Während es zu Beginn des 20. Jahrhunderts zwischen den Kulturen des deutschsprachigen Raums, Polens, der Tschechoslowakei und Russlands intensive intellektuelle Bewegungen gab, die ein gemeinsames theoretisches Feld erzeugten, war dieser Austausch im weiteren Verlauf des Jahrhunderts aufgrund der politischen Rahmenbedingungen über lange Zeiträume hinweg nur eingeschränkt möglich, so dass große Teile (ost)mitteleuropäischen Denkens und Wissens in Westeuropa und im anglo-amerikanischen Bereich nicht oder nur wenig zur Kenntnis genommen wurden. Einige der Theorien gelangten allerdings durch exilierte Wissenschaftler/innen in den westlichen literaturtheoretischen Diskurs, wo sie teilweise in neuen kulturellen Kontexten transformiert wurden. Ein Beispiel ist Michail Bachtins Dialogizitätskonzept, das im Kontext des französischen Poststrukturalismus zur Intertextualitätstheorie geweitet wurde, ein anderes der Rückgriff der Konstanzer Rezeptionsästhetik auf die Weiterentwicklungen von Roman Ingardens Konzept der Konkretisation im Prager Strukturalismus. Solche verflechtungsgeschichtliche Dimension der mittel- und osteuropäischen Theoriebildung, ihre Bewegungen, Dialoge, Usurpationen bzw. Transformationen macht das Handbuch sichtbar.

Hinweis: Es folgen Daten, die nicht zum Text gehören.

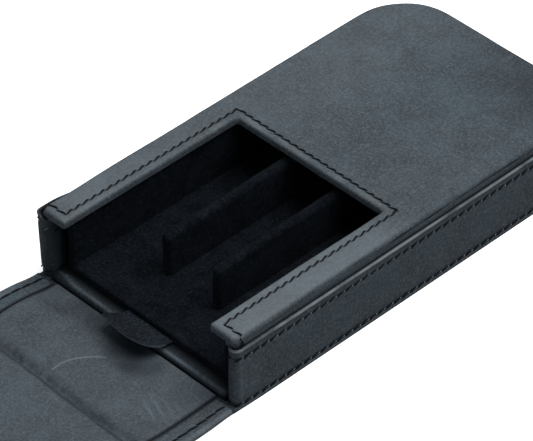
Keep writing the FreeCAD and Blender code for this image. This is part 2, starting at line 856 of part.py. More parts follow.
def flap_front_inner():
    """The inner leather panel of the flap's first panel."""
    body = new_body("flap_front_lining")
    reach = hem_inner - S.glue_line
    near, far = crease + fold_start, lip_fold - fold_start
    block(body, S.sole_thick + S.flap_board, flap_level, -reach, reach, near, far)
    mitre(body, 1)
    return body


def flap_plan(sketch, depth, near):
    """The plan of the flap's second panel, with its two round end corners, that far inside its edge."""
    reach, end, corner = flap_half - depth, flap_end + depth, S.flap_corner - depth
    outline(sketch, [(-reach, end), (reach, end), (reach, near), (-reach, near)], {0: corner, 1: corner})


def flap_top_leather():
    """The flap's second panel: leather turned in along both sides and round the end."""
    body = new_body("flap_top_cover")
    near = crease - fold_start
    sketch = new_sketch(body, "XY")
    flap_plan(sketch, Size.of(0), near)
    pad(body, sketch, flap_border)
    round_edges(body, [near])
    hollow(body, S.sole_thick, flap_border, lambda made: flap_plan(made, S.flap_hem, crease))
    mitre(body, -1)
    fold_root(body, crease, near)
    return body


def flap_top_stiffener():
    """The thin board inside the second panel, with holes for two catch plates."""
    body = new_body("flap_top_board")
    sketch = new_sketch(body, "XY", S.sole_thick)
    flap_plan(sketch, S.flap_hem + S.glue_line, crease - S.flap_board_setback)
    pad(body, sketch, S.flap_board)
    disc_holes(body, catch_y, S.sole_thick, S.sole_thick + S.flap_board)
    return body


def flap_top_inner():
    """The inner leather panel of the second panel."""
    body = new_body("flap_top_lining")
    sketch = new_sketch(body, "XY", S.sole_thick + S.flap_board)
    flap_plan(sketch, S.flap_hem + S.glue_line, crease - fold_start)
    pad(body, sketch, S.flap_lining)
    mitre(body, -1)
    return body


pieces = [
    sole(), floor(), lip(), floor_suede(),
    side_wall("wall_left", -1), side_wall("wall_right", 1), back_wall(), side_band(),
    wall_suede("lining_left", -1), wall_suede("lining_right", 1), back_suede(),
    board_over_top(), cover(), over_top(),
    disc("magnet_left", -1, magnet_y, ceiling_level, S.magnet_thick),
    disc("magnet_right", 1, magnet_y, ceiling_level, S.magnet_thick),
    tray_bottom(), tray_board(), tray_suede_floor(),
    tray_side_board("tray_wall_left", -1), tray_side_board("tray_wall_right", 1), tray_back_board(),
    tray_side_suede("tray_suede_left", -1), tray_side_suede("tray_suede_right", 1), tray_back_suede(),
    divider_board("divider_board_left", -1), divider_board("divider_board_right", 1),
    divider_suede("divider_suede_left", -1), divider_suede("divider_suede_right", 1),
    tab(),
    flap_front_leather(), flap_front_stiffener(), flap_front_inner(),
    flap_top_leather(), flap_top_stiffener(), flap_top_inner(),
    disc("catch_plate_left", -1, catch_y, S.sole_thick, S.flap_board),
    disc("catch_plate_right", 1, catch_y, S.sole_thick, S.flap_board),
]
doc.recompute()

for thing in doc.Objects:
    if "Invalid" in thing.State or "Error" in thing.State:
        raise RuntimeError(f"{thing.Name} did not build: {thing.State}")
for piece in pieces:
    shape = piece.Shape
    if shape.isNull() or not shape.isValid() or len(shape.Solids) != 1:
        raise RuntimeError(f"{piece.Label} is not one sound solid")

os.makedirs("parts", exist_ok=True)
for piece in pieces:
    piece.Shape.exportStep(f"parts/{piece.Label}.step")
print(f"{len(pieces)} pieces written")
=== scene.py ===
import json
import math

import bmesh
import bpy
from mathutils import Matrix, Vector, noise


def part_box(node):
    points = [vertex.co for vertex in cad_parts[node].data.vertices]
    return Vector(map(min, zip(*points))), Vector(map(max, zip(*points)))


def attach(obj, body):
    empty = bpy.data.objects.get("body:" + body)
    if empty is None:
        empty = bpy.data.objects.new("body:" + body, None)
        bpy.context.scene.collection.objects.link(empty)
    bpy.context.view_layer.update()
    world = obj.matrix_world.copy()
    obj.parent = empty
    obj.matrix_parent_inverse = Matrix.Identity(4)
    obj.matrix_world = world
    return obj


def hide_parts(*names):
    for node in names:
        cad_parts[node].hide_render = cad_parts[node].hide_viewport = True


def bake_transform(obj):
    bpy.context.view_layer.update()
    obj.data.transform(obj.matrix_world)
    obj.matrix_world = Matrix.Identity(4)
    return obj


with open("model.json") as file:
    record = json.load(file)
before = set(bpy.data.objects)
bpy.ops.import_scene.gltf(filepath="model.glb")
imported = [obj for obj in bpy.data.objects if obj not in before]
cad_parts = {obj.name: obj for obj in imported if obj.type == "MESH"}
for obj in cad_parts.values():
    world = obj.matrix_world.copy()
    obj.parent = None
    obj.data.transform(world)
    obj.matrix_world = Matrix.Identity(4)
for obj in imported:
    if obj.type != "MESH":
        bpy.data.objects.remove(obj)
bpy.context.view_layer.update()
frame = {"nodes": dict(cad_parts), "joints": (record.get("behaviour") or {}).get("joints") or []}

joints = {joint["name"]: joint for joint in frame["joints"]}

# ------------------------
# Outer leather: one sheet of waxed blue-grey hide lies under the case and runs on in front as
# the flap. Its edge is turned over round the flap as a stitched border. It is two pieces here,
# parted at a seam beside the crease.
MM = 0.001
FOLD = joints["flap_fold"]["pos_m"][1] / MM
CREASE = joints["flap_crease"]["pos_m"][1] / MM
SEAM = CREASE + 4.2


def box_of(node):
    """A CAD node's lowest and highest corner, in millimetres."""
    low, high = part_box(node)
    return low / MM, high / MM


def dye(red, green, blue):
    """A colour as it is mixed for the eye, 0 to 255, made linear."""
    return tuple(((c / 255 + 0.055) / 1.055) ** 2.4 if c > 10 else c / 3294.6
                 for c in (red, green, blue)) + (1.0,)


class Signal:
    """A shader socket that takes part in sums."""

    def __init__(self, finish, socket):
        self.finish = finish
        self.socket = socket

    def sum_of(self, operation, *values):
        return self.finish.node("ShaderNodeMath", {"operation": operation},
                                dict(enumerate(values)))

    def __add__(self, other):
        return self.sum_of("ADD", self, other)

    def __sub__(self, other):
        return self.sum_of("SUBTRACT", self, other)

    def __rsub__(self, other):
        return self.sum_of("SUBTRACT", other, self)

    def __mul__(self, other):
        return self.sum_of("MULTIPLY", self, other)

    __radd__ = __add__
    __rmul__ = __mul__


class Finish:
    """One material, with the shader that its nodes feed."""

    def __init__(self, name):
        self.material = bpy.data.materials.new(name)
        self.material.use_nodes = True
        self.nodes = self.material.node_tree.nodes
        self.shader = self.nodes["Principled BSDF"]

    def node(self, kind, settings=None, inputs=None, output=0):
        """A node of that kind, its settings made first, then its sockets' values or links."""
        made = self.nodes.new(kind)
        for name, value in (settings or {}).items():
            setattr(made, name, value)
        for name, value in (inputs or {}).items():
            self.feed(made.inputs[name], value)
        return Signal(self, made.outputs[output])

    def feed(self, socket, value):
        if isinstance(value, Signal):
            self.material.node_tree.links.new(value.socket, socket)
        else:
            socket.default_value = value

    def set(self, **values):
        """Values or links for the shader's own sockets, spaces written as underscores."""
        for name, value in values.items():
            self.feed(self.shader.inputs[name.replace("_", " ")], value)

    def mix(self, share, first, second):
        """Two colours mixed."""
        return self.node("ShaderNodeMix", {"data_type": "RGBA"},
                         {0: share, 6: first, 7: second}, output=2)

    def place(self, stretch=(1, 1, 1), turn=0.0):
        """Object coordinates, stretched and turned about the vertical."""
        spot = self.node("ShaderNodeTexCoord", output="Object")
        return self.node("ShaderNodeMapping", None,
                         {"Vector": spot, "Scale": stretch, "Rotation": (0, 0, turn)})

    def cloud(self, spot, size, detail=3.0, rough=0.55, warp=0.0):
        """Noise from 0 to 1 whose features are about that many millimetres across."""
        return self.node("ShaderNodeTexNoise", None, {
            "Vector": spot, "Scale": 1 / (size * MM), "Detail": detail, "Roughness": rough,
            "Distortion": warp})

    def painted(self, name):
        """A value that a piece's own mesh carries at each point."""
        return self.node("ShaderNodeAttribute", {"attribute_name": name}, output="Fac")

    def between(self, value, low, high):
        """0 below low, 1 above high, smooth between."""
        return self.node("ShaderNodeMapRange", {"interpolation_type": "SMOOTHSTEP"},
                         {"Value": value, "From Min": low, "From Max": high})

    def bump(self, height, depth, strength=1.0):
        """A surface normal that rises by that many millimetres over the height's range."""
        return self.node("ShaderNodeBump", None,
                         {"Height": height, "Distance": depth * MM, "Strength": strength})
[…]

Im Anschluss und über den Rahmen des Handbuchs hinausgehend gilt das Forschungsinteresse dem größeren europäischen (kultur-)philosophischen Diskussionszusammenhang, in dem innovative Literaturtheorien wie der russische Formalismus und der tschechische Strukturalismus entstanden, aber auch der in Mittel- und Osteuropa starken Ausprägung phänomenologischer Ansätze, außerdem den Positionen, die dabei zum Wechselbezug von theoretischer Reflexion und künstlerischer Praxis eingenommen wurden. Diese Themen sollen in Workshops vertieft werden.